What can you learn from this article?
- What is a roof truss?
- Types of roof truss
- Roof truss material
- Shape of the roof truss and roof design
- Attic and its thermal insulation
The hipped roof end is usually laid at the end of the pre-lock-up stage of the house, which then becomes a closed, monolithic structure. However, before the roof itself is installed, roofers build a wooden structure, which becomes the basis for roof covering with a suitable material.
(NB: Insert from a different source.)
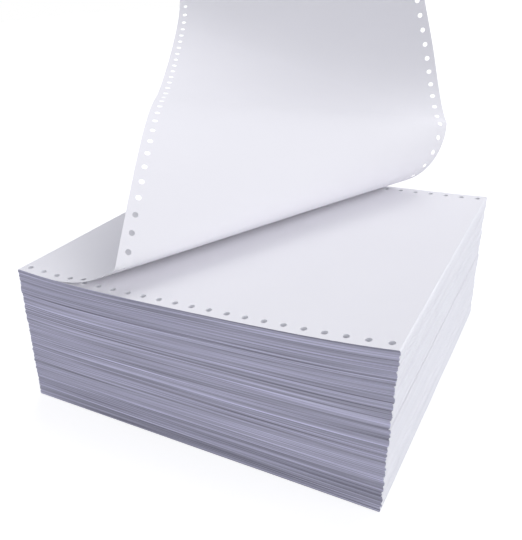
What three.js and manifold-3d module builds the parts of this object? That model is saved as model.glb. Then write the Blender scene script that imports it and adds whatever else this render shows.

The choice of roof trusses affects both the costs of the entire project and the type of technology used for its construction, the type of materials or even the size and height of the attic. Right selection of the roof truss structure depends among others on the purpose of the building, size and span of the roof and even climatic conditions such as wind strength, amount of precipitation and duration of snowfall.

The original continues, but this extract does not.